> **Dataset content**:
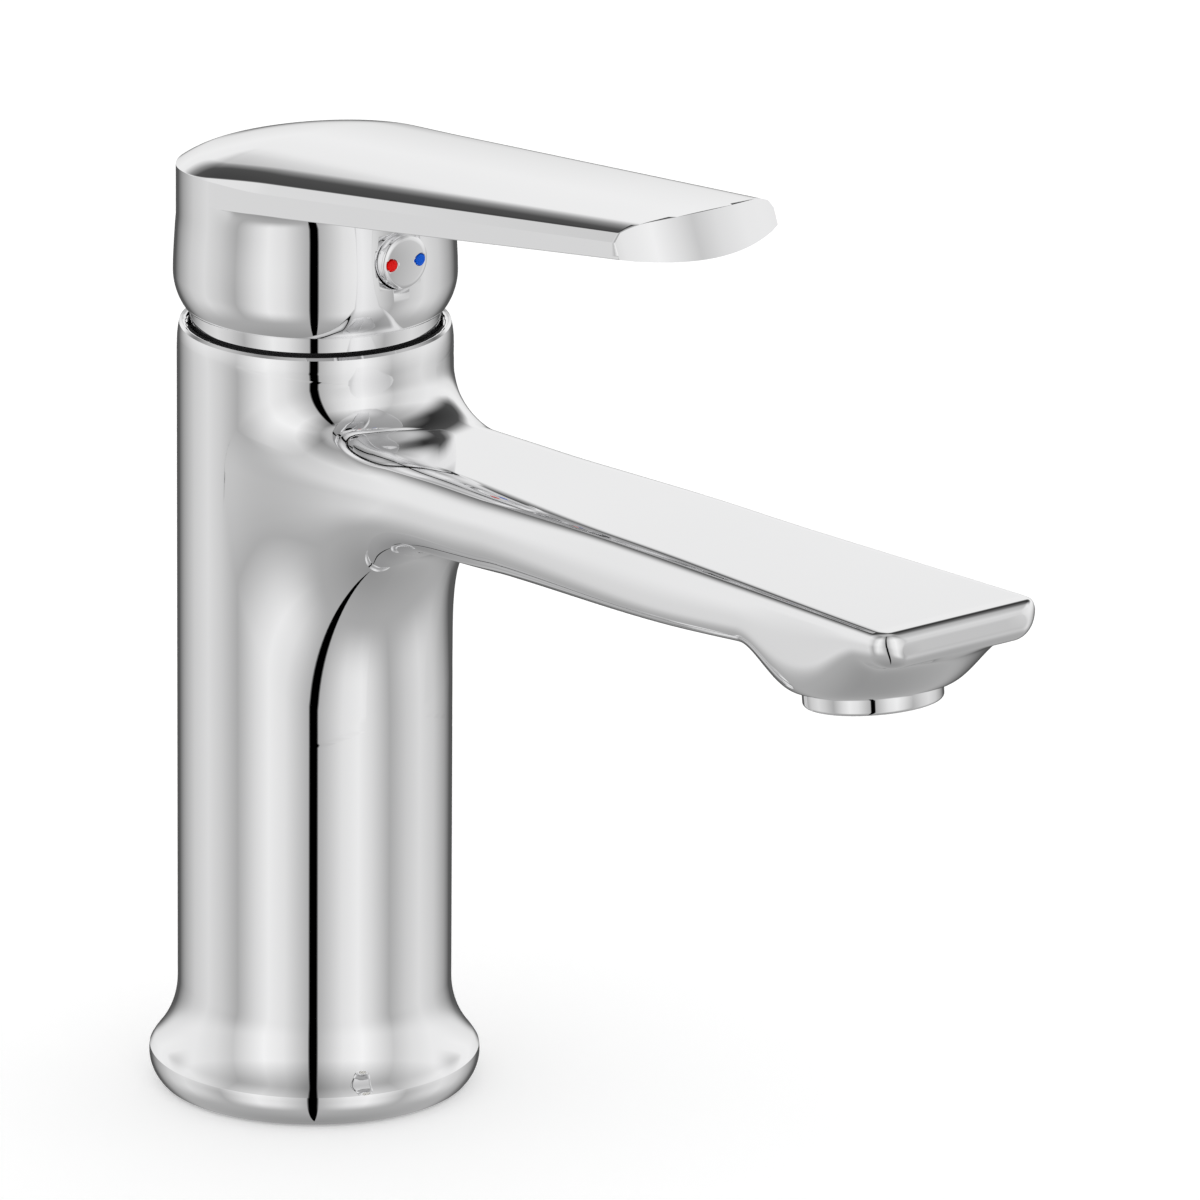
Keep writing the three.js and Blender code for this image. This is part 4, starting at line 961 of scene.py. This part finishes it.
# ---- Materials ----
class Nodes:
    """A material's node tree, with short calls for the nodes used here."""

    def __init__(self, name):
        self.material = bpy.data.materials.new(name)
        self.material.use_nodes = True
        self.tree = self.material.node_tree
        self.shader = self.tree.nodes["Principled BSDF"]
        self.where = self.tree.nodes.new("ShaderNodeTexCoord").outputs["Object"]

    def link(self, a, b):
        self.tree.links.new(a, b)

    def set(self, **values):
        for name, value in values.items():
            self.shader.inputs[name.replace("_", " ")].default_value = value

    def noise(self, scale, detail=2.0, rough=0.5):
        node = self.tree.nodes.new("ShaderNodeTexNoise")
        node.inputs["Scale"].default_value = scale
        node.inputs["Detail"].default_value = detail
        node.inputs["Roughness"].default_value = rough
        self.link(self.where, node.inputs["Vector"])
        return node.outputs["Fac"]

    def ramp(self, source, stops):
        node = self.tree.nodes.new("ShaderNodeValToRGB")
        ramp = node.color_ramp
        while len(ramp.elements) < len(stops):
            ramp.elements.new(0.5)
        for element, (at, colour) in zip(ramp.elements, stops):
            element.position = at
            element.color = (*colour, 1) if len(colour) == 3 else colour
        self.link(source, node.inputs["Fac"])
        return node.outputs["Color"]

    def span(self, source, low, high):
        node = self.tree.nodes.new("ShaderNodeMapRange")
        node.inputs["To Min"].default_value = low
        node.inputs["To Max"].default_value = high
        self.link(source, node.inputs["Value"])
        return node.outputs["Result"]

    def mottle(self, source, dark, light, stops=(0.3, 0.7)):
        """Gives the colour from dark to light over the stretch of the noise between the stops."""
        colour = self.ramp(source, ((stops[0], dark), (stops[1], light)))
        self.link(colour, self.shader.inputs["Base Color"])

    def roughen(self, source, low, high):
        self.link(self.span(source, low, high), self.shader.inputs["Roughness"])

    def bump(self, source, distance, strength):
        node = self.tree.nodes.new("ShaderNodeBump")
        node.inputs["Strength"].default_value = strength
        node.inputs["Distance"].default_value = distance
        self.link(source, node.inputs["Height"])
        self.link(node.outputs["Normal"], self.shader.inputs["Normal"])


def chrome():
    m = Nodes("chrome")
    m.set(Metallic=1.0)
    m.mottle(m.noise(scale=9.0), (0.9, 0.9, 0.905), (0.935, 0.935, 0.94), stops=(0.35, 0.65))
    m.roughen(m.noise(scale=60.0, detail=4.0, rough=0.6), low=0.008, high=0.03)
    m.bump(m.noise(scale=400.0), distance=0.000001, strength=0.1)
    return m.material


def metal(name, dark, light, rough):
    m = Nodes(name)
    m.set(Metallic=1.0)
    m.mottle(m.noise(scale=140.0, detail=4.0), dark, light)
    m.roughen(m.noise(scale=420.0, detail=3.0), low=rough - 0.06, high=rough + 0.1)
    m.bump(m.noise(scale=1500.0), distance=0.00004, strength=0.4)
    return m.material


def moulded(name, dark, light, rough, grain=0.00003):
    m = Nodes(name)
    m.mottle(m.noise(scale=90.0, detail=3.0), dark, light)
    m.roughen(m.noise(scale=300.0, detail=3.0), low=rough - 0.05, high=rough + 0.1)
    m.bump(m.noise(scale=1100.0), distance=grain, strength=0.5)
    return m.material


def enamel(name, dark, light):
    m = Nodes(name)
    m.mottle(m.noise(scale=700.0, detail=3.0), dark, light)
    m.roughen(m.noise(scale=900.0), low=0.2, high=0.32)
    m.set(Specular_IOR_Level=0.15)
    m.bump(m.noise(scale=2400.0), distance=0.00001, strength=0.4)
    return m.material


MATERIALS = {
    "chrome": chrome(),
    "brass": metal("brass", (0.5, 0.34, 0.11), (0.66, 0.48, 0.2), rough=0.3),
    "steel": metal("steel", (0.42, 0.42, 0.43), (0.58, 0.58, 0.59), rough=0.28),
    "ceramic": moulded("ceramic", (0.8, 0.78, 0.73), (0.88, 0.87, 0.83), rough=0.22, grain=0.00001),
    "white_plastic": moulded("white_plastic", (0.72, 0.71, 0.67), (0.82, 0.81, 0.77), rough=0.45),
    "grey_plastic": moulded("grey_plastic", (0.28, 0.3, 0.31), (0.37, 0.39, 0.4), rough=0.48),
    "rubber": moulded("rubber", (0.008, 0.008, 0.009), (0.022, 0.022, 0.024), rough=0.72, grain=0.00006),
    "red_mark": enamel("red_mark", (0.86, 0.0, 0.0), (0.95, 0.006, 0.004)),
    "blue_mark": enamel("blue_mark", (0.0, 0.1, 0.72), (0.002, 0.14, 0.82)),
}

NODE_LOOKS = {
    "base_gasket": "rubber",
    "cartridge_base": "grey_plastic",
    "port_seal_hot": "rubber",
    "port_seal_cold": "rubber",
    "fixed_disc": "ceramic",
    "moving_disc": "ceramic",
    "disc_carrier": "white_plastic",
    "cartridge_housing": "white_plastic",
    "housing_oring": "rubber",
    "rotor": "grey_plastic",
    "pivot_pin": "steel",
    "stem": "brass",
    "cartridge_nut": "brass",
    "set_screw": "steel",
    "aerator_insert": "white_plastic",
    "aerator_screen": "steel",
    "aerator_washer": "rubber",
}


def dress(piece, look):
    piece.data.materials.clear()
    piece.data.materials.append(MATERIALS[look])


def place(piece, body, look, node):
    """Gives a made piece its look and its body, and hides the CAD node that it stands for."""
    dress(piece, look)
    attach(piece, body)
    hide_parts(node)


def paint_gap_shade(ring):
    """Painted shade: the ring's neck, inside the shadow gap, gets the dark rubber look, so the gap shows as a
    black line of shade.
    """
    # the rubber look here is painted shade on the chrome ring, not a rubber part
    ring.data.materials.append(MATERIALS["rubber"])
    for face in ring.data.polygons:
        if face.center.z < (RING_NECK_TOP + GAP / 2) * MM:
            face.material_index = 1


def dress_frame():
    for name, look in NODE_LOOKS.items():
        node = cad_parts[name]
        for slot in node.material_slots:
            slot.material = MATERIALS[look]


# ---- Studio ----
class Sky:
    """The world's node tree, with short calls for the nodes used here."""

    def __init__(self, world):
        self.nodes, self.links = world.node_tree.nodes, world.node_tree.links

    def feed(self, socket, value):
        if isinstance(value, (int, float)):
            socket.default_value = value
        else:
            self.links.new(value, socket)

    def math(self, kind, *values):
        node = self.nodes.new("ShaderNodeMath")
        node.operation = kind
        for socket, value in zip(node.inputs, values):
            self.feed(socket, value)
        return node.outputs[0]

    def step(self, value, low, high):
        node = self.nodes.new("ShaderNodeMapRange")
        node.interpolation_type = "SMOOTHSTEP"
        self.feed(node.inputs["Value"], value)
        node.inputs["From Min"].default_value = low
        node.inputs["From Max"].default_value = high
        return node.outputs[0]

    def ramp(self, value, stops, low, high):
        """A grey ramp over degrees from low to high."""
        node = self.nodes.new("ShaderNodeValToRGB")
        elements = node.color_ramp.elements
        while len(elements) < len(stops):
            elements.new(0.5)
        for element, (degrees, level) in zip(elements, stops):
            element.position = (degrees - low) / (high - low)
            element.color = (level / RAMP_SCALE,) * 3 + (1,)
        node.color_ramp.interpolation = "LINEAR"
        share = self.math("DIVIDE", self.math("SUBTRACT", value, low), high - low)
        self.links.new(share, node.inputs["Fac"])
        return self.math("MULTIPLY", node.outputs["Color"], RAMP_SCALE)

    def mix(self, share, a, b):
        return self.math("ADD", a, self.math("MULTIPLY", share, self.math("SUBTRACT", b, a)))


def make_world():
    """Soft light by direction. Chrome sees its ramps; matt surfaces are lit evenly."""
    world = bpy.data.worlds.new("studio")
    bpy.context.scene.world = world
    world.use_nodes = True
    sky = Sky(world)
    turn = sky.nodes.new("ShaderNodeVectorRotate")
    turn.rotation_type = "Z_AXIS"
    turn.inputs["Angle"].default_value = -CAMERA_AZIMUTH
    sky.links.new(sky.nodes.new("ShaderNodeTexCoord").outputs["Generated"], turn.inputs["Vector"])
    split = sky.nodes.new("ShaderNodeSeparateXYZ")
    sky.links.new(turn.outputs[0], split.inputs[0])
    x, y, z = split.outputs
    azimuth = sky.math("ABSOLUTE", sky.math("DEGREES", sky.math("ARCTAN2", x, sky.math("MULTIPLY", y, -1.0))))
    height = sky.math("DEGREES", sky.math("ARCSINE", z))
    side, upper = (sky.ramp(azimuth, stops, 0, 180) for stops in (SIDE_RAMP, UPPER_RAMP))
    high, ground, wall = (sky.ramp(height, stops, -90, 90) for stops in (HIGH_RAMP, GROUND_RAMP, BACK_RAMP))
    upper = sky.math("MULTIPLY", upper, high)
    front = sky.mix(sky.step(height, UPPER_FROM, UPPER_FULL), side, upper)
    ground = sky.math("MULTIPLY", sky.step(azimuth, *STRIPE), ground)
    front = sky.mix(sky.step(height, GROUND_FROM, GROUND_FULL), front, ground)
    overhead = sky.mix(sky.step(height, STRIPE_TOP - STRIPE_FADE, STRIPE_TOP), front, OVERHEAD)
    back = sky.mix(sky.step(height, LOW_FROM, LOW_FULL), front, wall)
    seen = sky.mix(sky.step(azimuth, BACK_FROM, BACK_FULL), overhead, back)
    diffuse = sky.nodes.new("ShaderNodeLightPath").outputs["Is Diffuse Ray"]
    sky.links.new(sky.mix(diffuse, seen, DIFFUSE_RADIANCE), sky.nodes["Background"].inputs["Color"])


def make_floor():
    half = FLOOR_SIDE / 2
    corners = [(-half, -half), (half, -half), (half, half), (-half, half)]
    mesh = bpy.data.meshes.new("floor")
    mesh.from_pydata([(x, y, -FLOOR_DROP) for x, y in corners], [], [(0, 1, 2, 3)])
    floor = bpy.data.objects.new("floor", mesh)
    bpy.context.scene.collection.objects.link(floor)
    m = Nodes("floor")
    m.mottle(m.noise(scale=3.0), FLOOR_DARK, FLOOR_LIGHT)
    m.set(Roughness=FLOOR_ROUGHNESS, Emission_Color=(1, 1, 1, 1), Emission_Strength=FLOOR_GLOW)
    mesh.materials.append(m.material)
    floor.visible_glossy = False


def make_camera():
    camera = bpy.data.objects.new("camera", bpy.data.cameras.new("camera"))
    bpy.context.scene.collection.objects.link(camera)
    camera.data.lens = CAMERA_LENS
    camera.data.sensor_width = CAMERA_SENSOR
    camera.data.clip_start, camera.data.clip_end = CAMERA_CLIP
    a, e = CAMERA_AZIMUTH, CAMERA_ELEVATION
    back = Vector((math.sin(a) * math.cos(e), -math.cos(a) * math.cos(e), math.sin(e)))
    right = Vector((math.cos(a), math.sin(a), 0))
    up = back.cross(right)
    rolled_right = right * math.cos(CAMERA_ROLL) + up * math.sin(CAMERA_ROLL)
    rolled_up = back.cross(rolled_right)
    position = (Vector(CAMERA_TARGET) + back * CAMERA_DISTANCE) * MM
    camera.matrix_world = Matrix((
        (rolled_right.x, rolled_up.x, back.x, position.x),
        (rolled_right.y, rolled_up.y, back.y, position.y),
        (rolled_right.z, rolled_up.z, back.z, position.z),
        (0, 0, 0, 1),
    ))
    bpy.context.scene.camera = camera


dress_frame()
place(make_body(), "faucet", "chrome", "body")
trim_ring = make_trim_ring()
place(trim_ring, "faucet", "chrome", "trim_ring")
# painted shade in the shadow gap under the ring's shoulder
paint_gap_shade(trim_ring)
place(make_collar(), "faucet", "chrome", "aerator_housing")
place(make_handle(), "lever", "chrome", "handle")
place(make_plug(), "lever", "chrome", "index_plug")
place(make_dot("red_dot_enamel", -DOT_X), "lever", "red_mark", "red_dot")
place(make_dot("blue_dot_enamel", DOT_X), "lever", "blue_mark", "blue_dot")
make_world()
make_floor()
make_camera()
bpy.context.scene.view_settings.view_transform = "Standard"
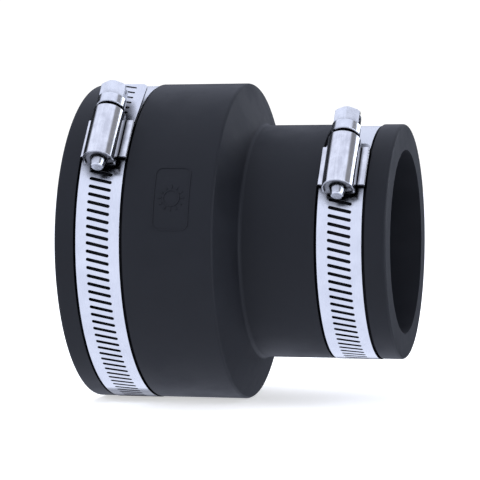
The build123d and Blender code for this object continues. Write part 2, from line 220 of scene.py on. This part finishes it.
def rubber():
    """Moulded rubber: a dull skin with fine grain, faint flow marks and a parting line."""
    material = bpy.data.materials.new("moulded_rubber")
    t = Tree(material)
    at = t.place()
    grain = t.noise(at, scale=2600.0, detail=4.0, roughness=0.6)
    flow = t.noise(t.scaled(at, FLOW_SCALE), scale=1.0, detail=4.0)
    bloom = t.spread(t.noise(at, scale=55.0, detail=5.0), 0.42, 0.68)
    across = t.maths("ABSOLUTE", t.split(at)["Y"])
    seam = t.spread(across, 0.0, SEAM_HALF_WIDTH, 1.0, 0.0)
    height = t.maths("ADD", t.maths("MULTIPLY", grain, 0.35), t.maths("MULTIPLY", flow, 0.5))
    height = t.maths("ADD", height, seam)
    t.surface(
        {
            "Base Color": t.blend(bloom, RUBBER_DARK, RUBBER_LIGHT),
            "Roughness": t.spread(t.maths("ADD", bloom, grain), 0.3, 1.5, *RUBBER_ROUGHNESS),
            "Specular IOR Level": RUBBER_SPECULAR,
            "Normal": t.bump(height, RUBBER_RELIEF, strength=0.55),
        }
    )
    return material


def band_steel():
    """Slit stainless strip: fine rolling lines along its length and rounded slit edges."""
    material = bpy.data.materials.new("band_steel")
    t = Tree(material)
    x, y, z = t.split(t.place())
    round_pipe = t.maths("MULTIPLY", t.maths("ARCTAN2", z, y), BAND_STRETCH)
    along = t.add("ShaderNodeCombineXYZ", {"X": x, "Y": round_pipe}).outputs[0]
    lines = t.noise(along, scale=5200.0, detail=5.0, roughness=0.65)
    smears = t.noise(t.place(), scale=160.0, detail=4.0)
    mixed = t.maths("ADD", lines, smears)
    colour = t.blend(t.spread(mixed, 0.7, 1.3), STEEL_SHADE, STEEL)
    t.surface(
        {
            # Painted shade: the base colour is darkened where neighbouring parts shut the band in
            "Base Color": t.painted_shade(colour, *BAND_PAINTED_SHADE),
            "Metallic": 1.0,
            "Roughness": t.spread(mixed, 0.6, 1.4, *BAND_ROUGHNESS),
            "Normal": t.bump(lines, BAND_RELIEF, strength=0.5, normal=t.rounded(BAND_EDGE)),
        }
    )
    return material


def pressed_steel(name, roughness, painted_shade):
    """Bright pressed sheet: near-mirror with drawing marks, long streaks and finger smears."""
    material = bpy.data.materials.new(name)
    t = Tree(material)
    at = t.place()
    streaks = t.noise(t.scaled(at, STREAK_SCALE), scale=1.0, detail=3.0, roughness=0.6)
    marks = t.noise(t.scaled(at, MARK_SCALE), scale=1.0, detail=4.0, roughness=0.6)
    smears = t.noise(at, scale=330.0, detail=5.0)
    shade = t.spread(t.maths("ADD", smears, streaks), 0.8, 1.2)
    waved = t.bump(streaks, STREAK_RELIEF, strength=0.4, normal=t.rounded(PRESSED_EDGE))
    t.surface(
        {
            # Painted shade: the base colour is darkened where neighbouring parts shut the sheet
            # in
            "Base Color": t.painted_shade(t.blend(shade, PRESSED_LIGHT, PRESSED_DARK), *painted_shade),
            "Metallic": 1.0,
            "Roughness": t.spread(t.maths("ADD", smears, marks), 0.7, 1.4, *roughness),
            "Normal": t.bump(marks, MARK_RELIEF, strength=0.5, normal=waved),
        }
    )
    return material


def turned_steel():
    """The screw: bright cold-formed steel with faint turning marks."""
    material = bpy.data.materials.new("screw_steel")
    t = Tree(material)
    at = t.place()
    rings = t.noise(t.scaled(at, TURNING_SCALE), scale=1.0, detail=4.0, roughness=0.6)
    smears = t.spread(t.noise(at, scale=420.0, detail=4.0), 0.4, 0.72)
    t.surface(
        {
            # Painted shade: the base colour is darkened where neighbouring parts shut the screw
            # in
            "Base Color": t.painted_shade(t.blend(smears, STEEL, STEEL_SHADE), *SCREW_PAINTED_SHADE),
            "Metallic": 1.0,
            "Roughness": t.spread(t.maths("ADD", smears, rings), 0.2, 1.5, *SCREW_ROUGHNESS),
            "Normal": t.bump(
                rings, TURNING_RELIEF, strength=0.5, normal=t.rounded(SCREW_EDGE)
            ),
        }
    )
    return material


def dress(node, material):
    """Gives a CAD node one material on every slot it has."""
    piece = nodes[node]
    if not piece.material_slots:
        piece.data.materials.append(material)
    for held in piece.material_slots:
        held.material = material


def dress_all():
    """Dresses every piece, though the bands' fixed ends get the frame's plain steel.

    The frame brings a material called band_steel, so that name finds it and not the slit strip's.
    """
    dress("sleeve", rubber())
    looks = {
        "band": band_steel(),
        "band_anchor": bpy.data.materials["band_steel"],
        "housing": pressed_steel("housing_steel", HOUSING_ROUGHNESS, HOUSING_PAINTED_SHADE),
        "saddle": pressed_steel("saddle_steel", SADDLE_ROUGHNESS, SADDLE_PAINTED_SHADE),
        "screw": turned_steel(),
    }
    for end in ("large", "small"):
        for part, material in looks.items():
            dress(f"{end}_{part}", material)


# ---- Studio ----
def far_wall(t, x, y, z):
    """How far a direction points at the dark wall behind the part, from 0 to 1."""
    raised = t.maths("MULTIPLY_ADD", t.maths("MINIMUM", x, 0.0), WALL_RISE, z)
    raised = t.maths("SUBTRACT", raised, t.spread(x, *WALL_LIFT_ENDS, WALL_LIFT, 0.0))
    level = t.maths("MULTIPLY", t.spread(raised, *WALL_TOP), t.spread(z, *WALL_FOOT))
    return t.maths("MULTIPLY", t.spread(y, *WALL_BACK), level)


def mirrored_room(t):
    """A pale room with a dim gap, a bright panel, a dark far wall and dark gear in front."""
    direction = t.add("ShaderNodeTexCoord").outputs["Generated"]
    x, y, z = t.split(direction)
    lean = t.maths("ARCTAN2", x, z)
    gap = t.spread(lean, *map(radians, GAP_FROM))
    panel = t.spread(lean, *map(radians, PANEL_FROM))
    below = t.spread(lean, *map(radians, FLOOR_FROM))
    towards = t.add(
        "ShaderNodeVectorMath", {0: direction, 1: GEAR_DIRECTION}, operation="DOT_PRODUCT"
    )
    gear = t.spread(towards.outputs["Value"], *GEAR_EDGE)
    colour = t.blend(gap, ROOM_COLOUR, GAP_COLOUR)
    colour = t.blend(panel, colour, PANEL_COLOUR)
    colour = t.blend(below, colour, ROOM_COLOUR)
    colour = t.blend(far_wall(t, x, y, z), colour, WALL_COLOUR)
    return t.blend(gear, colour, WALL_COLOUR)


def studio_world():
    """White behind the part, soft pale light on it, and a room for the steel to mirror."""
    world = bpy.data.worlds.new("studio")
    bpy.context.scene.world = world
    t = Tree(world)
    shown = {
        "room": (mirrored_room(t), ROOM_STRENGTH),
        "ambient": (AMBIENT_COLOUR, AMBIENT_STRENGTH),
        "backdrop": (WHITE, BACKDROP_STRENGTH),
    }
    shade = {
        name: t.add("ShaderNodeBackground", {"Color": colour, "Strength": strength}).outputs[0]
        for name, (colour, strength) in shown.items()
    }
    rays = t.add("ShaderNodeLightPath").outputs
    seen = {0: rays["Is Camera Ray"], 1: shade["ambient"], 2: shade["backdrop"]}
    seen = t.add("ShaderNodeMixShader", seen).outputs[0]
    mixed = {0: rays["Is Glossy Ray"], 1: seen, 2: shade["room"]}
    mixed = t.add("ShaderNodeMixShader", mixed).outputs[0]
    t.add("ShaderNodeOutputWorld", {"Surface": mixed})


def soft_light(name, place, size, power, colour):
    """A soft box aimed at the middle of the part, which the steel doesn't mirror."""
    data = bpy.data.lights.new(name, "AREA")
    data.shape = "RECTANGLE"
    data.size, data.size_y = size
    data.energy = power
    data.color = colour
    lamp = bpy.data.objects.new(name, data)
    lamp.location = place
    lamp.rotation_mode = "QUATERNION"
    lamp.rotation_quaternion = (Vector(MIDDLE) - Vector(place)).to_track_quat("-Z", "Y")
    lamp.visible_glossy = False
    bpy.context.scene.collection.objects.link(lamp)


def lights():
    soft_light("overhead", OVERHEAD_PLACE, OVERHEAD_SIZE, OVERHEAD_POWER, OVERHEAD_COLOUR)
    soft_light("front_left", FRONT_PLACE, FRONT_SIZE, FRONT_POWER, FRONT_COLOUR)


def floor():
    """A plain pale floor at the height of the part's lowest point."""
    height = cad_box[0].z
    reach = FLOOR_REACH
    corners = [(-reach, -reach), (reach, -reach), (reach, reach), (-reach, reach)]
    mesh = bpy.data.meshes.new("floor")
    mesh.from_pydata([(x, y, height) for x, y in corners], [], [(0, 1, 2, 3)])
    piece = bpy.data.objects.new("floor", mesh)
    bpy.context.scene.collection.objects.link(piece)
    material = bpy.data.materials.new("pale_floor")
    t = Tree(material)
    mottle = t.noise(t.place(), scale=6.0, detail=3.0)
    t.surface(
        {
            "Base Color": FLOOR_COLOUR,
            "Roughness": t.spread(mottle, 0.3, 0.7, *FLOOR_ROUGHNESS),
            "Emission Color": WHITE,
            "Emission Strength": FLOOR_GLOW,
        }
    )
    mesh.materials.append(material)
    piece.visible_glossy = False


def camera():
    """The photograph's view: a long lens at pipe height, a little to the right of square on."""
    a, e = CAMERA_AZIMUTH, CAMERA_ELEVATION
    back = Vector((sin(a) * cos(e), -cos(a) * cos(e), sin(e)))
    level = Vector((cos(a), sin(a), 0))
    upright = back.cross(level)
    right = cos(CAMERA_ROLL) * level + sin(CAMERA_ROLL) * upright
    up = back.cross(right)
    data = bpy.data.cameras.new("camera")
    data.lens = CAMERA_LENS
    data.sensor_width = SENSOR_WIDTH
    data.clip_start = CLIP_START
    data.clip_end = CLIP_END
    viewer = bpy.data.objects.new("camera", data)
    turn = Matrix((right, up, back)).transposed().to_4x4()
    viewer.matrix_world = Matrix.Translation(CAMERA_TARGET + CAMERA_DISTANCE * back) @ turn
    bpy.context.scene.collection.objects.link(viewer)
    bpy.context.scene.camera = viewer


camera()
studio_world()
lights()
floor()
dress_all()
bpy.context.scene.view_settings.view_transform = "Standard"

> **Task objective**: Scan the material above. Return every line containing the string "This".

> **Exercise output**:
Keep writing the three.js and Blender code for this image. This is part 4, starting at line 961 of scene.py. This part finishes it.
The build123d and Blender code for this object continues. Write part 2, from line 220 of scene.py on. This part finishes it.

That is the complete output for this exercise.